Does getting eaten by dogs preclude you from becoming reanimated as a wight?
I jokingly said to David [Benioff], “I’ve been eaten by dogs, so I won’t be able to be a White Walker?” And he was like, “No.” But you never know! [Laughs.] I find it highly unlikely that he will be, though. He’s been digested, hasn’t he?

When Sansa and Ramsay say their good-byes, he says, “I’m part of you now.” How much do you think he’s changed Sansa?
I think he’s had a huge impact on her, psychologically and physically. It’s horrible. She’s been through a traumatic experience, and been really abused, in every way. The wedding night was the hardest of all of Ramsay’s cruelties to shoot. That was a difficult day, and a difficult period leading up to it, just knowing it was coming. I was dreading it. It was very somber on set that day, and it was a difficult thing for anyone to have to do. It was just horrible to do, but you just have to approach it as an actor and tell the truth of the situation. You could tell nobody wanted to do it, but that was our job, so we just got on with it, and made the scene as good as possible.

But what I really liked was that through all that horror, Sansa became strong. There’s a real strength inside her. I’m very interested to see where that character develops now, because she’s got a bit of ambition. It’s great for the show to have such a strong female character.

One other possible interpretation came to mind when he said, “I’m part of you now,” and I was trying to calculate how much time had passed between her escape from Winterfell and this moment …
It can’t be more than a few months, right?

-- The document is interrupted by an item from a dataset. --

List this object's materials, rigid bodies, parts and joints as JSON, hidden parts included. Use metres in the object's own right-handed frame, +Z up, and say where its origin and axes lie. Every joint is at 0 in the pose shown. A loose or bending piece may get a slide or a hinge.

… and I was wondering, what if Ramsay had succeeded in what Roose had told him to do, which was to produce an heir to solidify his position. If Ramsay succeeded in getting her pregnant.
Wow! I don’t think Ramsay would have been able to tell. And I obviously have no idea. We really don’t know. It’s possible. Maybe there will be a little Ramsay Bolton running around Winterfell come season seven. I’ll be waiting, along with everybody else, to find out. I won’t get the scripts anymore!